The most significant benefit for the lender is that the properties held as insurance are movable and can be sold easily if the borrower defaults.

Can an individual apply for a chattel mortgage?

Lenders offer chattel mortgages as a way to finance vehicles used for business purposes. Companies, as well as individuals, are eligible to apply for and receive chattel mortgages. The essential eligibility requirement is that the vehicle is used for business at least 51 per cent of the time. If you’re a tradesman and require a new utility vehicle to move equipment, you can apply for a chattel mortgage to finance the purchase.

A chattel mortgage for individuals is an option if you’re self-employed and have an Australian Business Number (ABN). You’ll also need to be registered for the Goods and Services Tax (GST) and have a clear credit history. Like all other loan types, you’ll have to prove your capability to service the loan to qualify for a chattel mortgage.

You’ll retain the ownership while the lender holds the vehicle as security for the loan in a similar way as they would a property with a home loan. You repay the borrowed amount in predetermined monthly instalments. Once you repay the entire loan amount, the lender will remove the mortgage.

What are the chattel mortgage tax benefits?

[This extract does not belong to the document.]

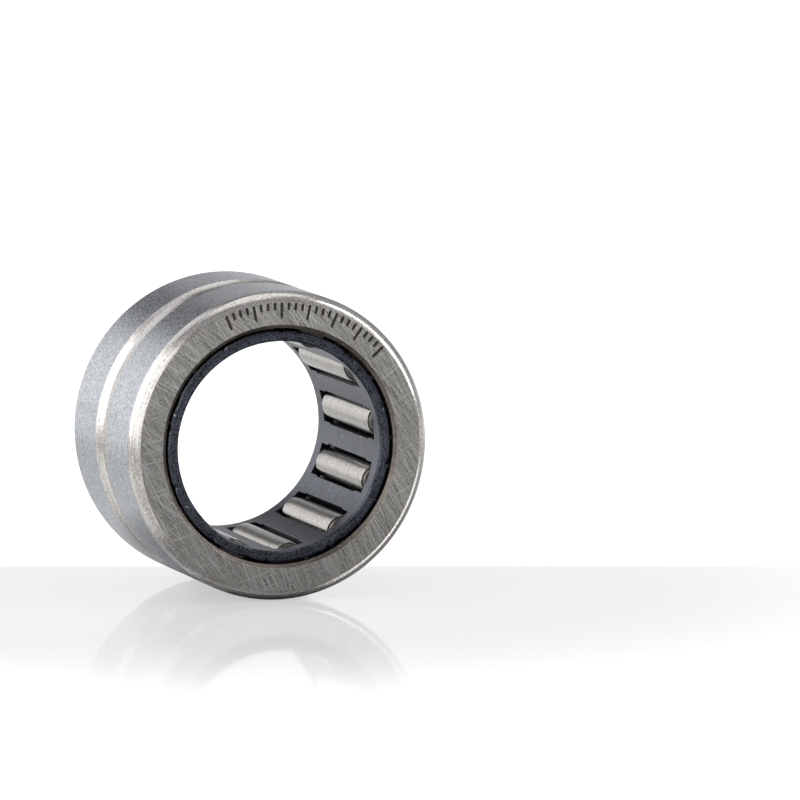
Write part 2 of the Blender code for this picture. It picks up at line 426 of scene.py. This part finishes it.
def ground_face():
    """The end faces: ground flat between two wheels.

    The wheels leave long shallow arcs that cross. They are some hundredths of a millimetre
    apart, drawn here at a tenth or a little more to show. Each family of arcs has a wheel's
    middle (x, z), the arcs' spacing and their length, all in millimetres. The mark attribute
    says where the engraving is, which is darker and dull.
    """
    wheels = ((-31.8, -31.8, 0.10, 6.0), (-53.0, -27.0, 0.12, 8.0),
              (40.0, 21.0, 0.15, 5.0), (-20.0, 45.0, 0.12, 4.0))
    material, tree, shader = new_material("face_ground_bearing_steel")
    place = add(tree, "ShaderNodeTexCoord").outputs["Object"]
    families = []
    for wheel_x, wheel_z, spacing, length in wheels:
        away = add(tree, "ShaderNodeVectorMath", {0: place},
                   {1: (wheel_x * MM, 0.0, wheel_z * MM)}, operation="SUBTRACT")
        reach = add(tree, "ShaderNodeVectorMath", {0: away.outputs[0]}, operation="LENGTH")
        split = add(tree, "ShaderNodeSeparateXYZ", {"Vector": away.outputs[0]}).outputs
        bearing = add(tree, "ShaderNodeMath", {0: split["Z"], 1: split["X"]}, operation="ARCTAN2")
        wheel_radius = np.hypot(wheel_x, wheel_z)
        across = add(tree, "ShaderNodeMath", {0: reach.outputs["Value"]},
                     {1: 1 / (spacing * MM)}, operation="MULTIPLY")
        along = add(tree, "ShaderNodeMath", {0: bearing.outputs[0]},
                    {1: wheel_radius / length}, operation="MULTIPLY")
        at = add(tree, "ShaderNodeCombineXYZ", {"X": across.outputs[0], "Y": along.outputs[0]})
        families.append(add(tree, "ShaderNodeTexNoise", {"Vector": at.outputs[0]},
                            {"Scale": 1.0, "Detail": 3.0, "Roughness": 0.6}).outputs["Fac"])
    arcs = families[0]
    for family in families[1:]:
        arcs = add(tree, "ShaderNodeMath", {0: arcs, 1: family}, operation="MAXIMUM").outputs[0]
    scratch = add(tree, "ShaderNodeMapRange", {"Value": arcs},
                  {"From Min": 0.57, "From Max": 0.74})
    weave = add(tree, "ShaderNodeMix", {"A": families[0], "B": families[1]}, {"Factor": 0.5})
    grain = add(tree, "ShaderNodeTexNoise", {"Vector": place},
                {"Scale": 1 / (0.16 * MM), "Detail": 3.0, "Roughness": 0.7})
    tone = add(tree, "ShaderNodeMix", {"A": weave.outputs[0], "B": grain.outputs["Fac"]},
               {"Factor": 0.4})
    shade = add(tree, "ShaderNodeMapRange", {"Value": tone.outputs[0]},
                {"From Min": 0.38, "From Max": 0.62})
    ground = add(tree, "ShaderNodeMix", {"Factor": shade.outputs[0]},
                 {"A": linear("73706b"), "B": linear("d0cdc8")}, data_type="RGBA")
    lined = add(tree, "ShaderNodeMix", {"Factor": scratch.outputs[0], "A": ground.outputs["Result"]},
                {"B": linear("e2e0dc")}, data_type="RGBA")
    mark = add(tree, "ShaderNodeAttribute", attribute_name="mark").outputs["Fac"]
    colour = add(tree, "ShaderNodeMix", {"Factor": mark, "A": lined.outputs["Result"]},
                 {"B": linear("4a4540")}, data_type="RGBA")
    smooth = add(tree, "ShaderNodeMapRange", {"Value": scratch.outputs[0]},
                 {"To Min": 0.42, "To Max": 0.30})
    rough = add(tree, "ShaderNodeMath", {0: mark, 2: smooth.outputs[0]}, {1: 0.25},
                operation="MULTIPLY_ADD")
    bump = add(tree, "ShaderNodeBump", {"Height": scratch.outputs[0]},
               {"Strength": 1.0, "Distance": 0.004 * MM})
    tree.links.new(colour.outputs["Result"], shader.inputs["Base Color"])
    tree.links.new(rough.outputs[0], shader.inputs["Roughness"])
    tree.links.new(bump.outputs[0], shader.inputs["Normal"])
    shader.inputs["Metallic"].default_value = 1.0
    return material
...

Buying a vehicle with a chattel mortgage can help to reduce your tax burden. The tax benefits you can get from a chattel mortgage include:

  • Goods and Services Tax (GST): GST is paid when you buy a new vehicle. You can claim the GST credit for vehicles and other goods or services used for commercial use. The GST paid when you buy the car is claimed as an Input Tax Credit if your business is registered for the GST in your Bank Activity Statement (BAS).
  • Interest payments: You can claim the interest paid on your chattel mortgage as a deduction in your annual tax returns.
  • Depreciation: The longer you own the vehicle, its value will depreciate, and you can claim this depreciation as a tax deduction.